Set exercise: Answer with a single number: the count of lines that hold "from".

— BEGIN Dataset excerpt —

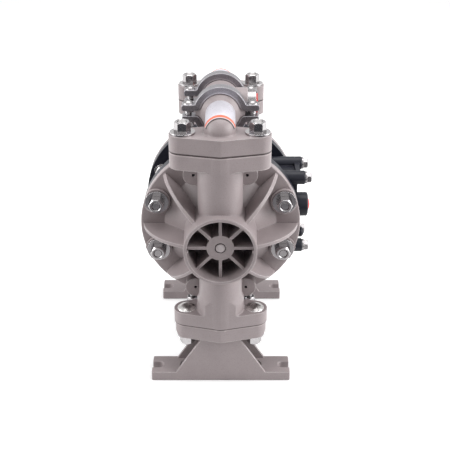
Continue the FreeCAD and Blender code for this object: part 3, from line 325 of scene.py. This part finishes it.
# %% Grey and black plastic
OUTLET_SEAM_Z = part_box("front_fluid_cap")[1][2]
INLET_SEAM_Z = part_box("front_fluid_cap")[0][2]
# The joint and hollow tints below are painted shade for joints and deep pockets.
grey_moulding, grey_shader = moulded_plastic(
    "grey_moulding", srgb(158, 147, 148), srgb(132, 121, 122), srgb(176, 166, 167), srgb(228, 219, 220),
    grain_mm=0.9, grain_depth_mm=0.045, rough_low=0.30, rough_high=0.44, edge_share=0.75,
    joint_shade_tint=(0.32, 0.30, 0.30, 1.0), hollow_shade_tint=(0.17, 0.20, 0.27, 1.0),
    seams=(OUTLET_SEAM_Z, INLET_SEAM_Z))
black_moulding, black_shader = moulded_plastic(
    "black_moulding", srgb(24, 25, 36), srgb(17, 18, 27), srgb(35, 36, 50), srgb(72, 73, 87),
    grain_mm=0.7, grain_depth_mm=0.045, rough_low=0.34, rough_high=0.50, edge_share=0.40,
    joint_shade_tint=(0.45, 0.45, 0.46, 1.0), hollow_shade_tint=(0.70, 0.70, 0.71, 1.0))
grey_shader.inputs["Specular IOR Level"].default_value = 0.35
black_shader.inputs["Specular IOR Level"].default_value = 0.32
print("moulded:", grey_moulding.name, black_moulding.name)

# %% [markdown]
# ## Metals
# The nuts and rim bolts are polished stainless steel: nearly mirror smooth, with fine hairlines. The domed
# bolt heads and the inlet port ring are satin. The valve bolts, the clamp screws and the outlet port ring
# are duller and darker. The washers are turned, so their grain runs in rings: the distance from the nearest
# of four mirrored bolt centres feeds the noise in place of the plain coordinate.
# The pipe clamps are cast and tumbled, so they look softer and darker, with a fine sandy grain. The air
# side plates and the spool are aluminium with a drawn grain.

# %% Helpers for turned rings
def ring_place(material, place, first, second, first_centre, second_centre):
    """Coordinate that grows with the distance from four mirrored centres, for turned rings."""
    parts = add_node(material, "ShaderNodeSeparateXYZ")
    wire(material, place, parts.inputs["Vector"])
    offsets = add_node(material, "ShaderNodeCombineXYZ")
    for target, axis, (middle, half_gap) in ((0, first, first_centre), (1, second, second_centre)):
        shifted = add_node(material, "ShaderNodeMath", operation="SUBTRACT")
        wire(material, parts.outputs[axis], shifted.inputs[0])
        shifted.inputs[1].default_value = middle
        folded = add_node(material, "ShaderNodeMath", operation="ABSOLUTE")
        wire(material, shifted.outputs[0], folded.inputs[0])
        offset = add_node(material, "ShaderNodeMath", operation="SUBTRACT")
        wire(material, folded.outputs[0], offset.inputs[0])
        offset.inputs[1].default_value = half_gap
        wire(material, offset.outputs[0], offsets.inputs[target])
    length = add_node(material, "ShaderNodeVectorMath", operation="LENGTH")
    wire(material, offsets.outputs[0], length.inputs[0])
    rings = add_node(material, "ShaderNodeCombineXYZ")
    wire(material, length.outputs["Value"], rings.inputs[0])
    return rings.outputs[0]


def washer_centres(name, axis, radius):
    """Middle and half spacing of the outer washers along one axis, from the node's own box."""
    low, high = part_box(name)
    return ((low[axis] + high[axis]) / 2.0, (high[axis] - low[axis]) / 2.0 - radius)


print("ring helpers ready")

# %% Metal recipe
STAIN_MM = 9.0
CREVICE_MM = 1.6
CREVICE_SHADE = (0.35, 0.34, 0.34, 1.0)


def metal(name, colour, dark, rough_low, rough_high, grain_mm, grain_depth_mm, stretch=(1.0, 1.0, 1.0),
          soft_mm=0.35, stain=0.25, grain_share=0.35, edge_mm=0.6, rings=None):
    material, shader = new_material(name)
    shader.inputs["Metallic"].default_value = 1.0
    place = place_in_object(material)
    clouds = noise(material, place, STAIN_MM, detail=3.0)
    bright = tuple(min(1.0, 1.6 * v + 0.25) for v in colour[:3]) + (1.0,)
    drawn = place_in_object(material, stretch) if rings is None else ring_place(material, place, *rings)
    lines = noise(material, drawn, grain_mm, detail=5.0, rough=0.65)
    soft_normal = rounded_normal(material, soft_mm)
    tone = mix_colour(material, "MIX", grey_ramp(material, clouds, 0.40, 0.0, 0.62, stain), colour, dark)
    tone = mix_colour(material, "MIX", grey_ramp(material, lines, 0.42, grain_share, 0.60, 0.0), tone, dark)
    # Edges painted brighter: a painted highlight along rounded edges, with some rubbing.
    rubbed_and_highlit = multiply(material, edge_mask(material, edge_mm), lines)
    tone = mix_colour(material, "MIX", rubbed_and_highlit, tone, bright)
    # Painted shade: darker in crevices close to nearby surfaces.
    tone = darken(material, tone, hollow_mask(material, CREVICE_MM, 0.30, 0.70), CREVICE_SHADE)
    wire(material, tone, shader.inputs["Base Color"])
    sheen = grey_ramp(material, lines, 0.30, rough_low, 0.70, rough_high)
    wire(material, sheen, shader.inputs["Roughness"])
    wire(material, bump(material, lines, grain_depth_mm, 0.4, soft_normal), shader.inputs["Normal"])
    return material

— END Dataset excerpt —

Solution for this exercise: 4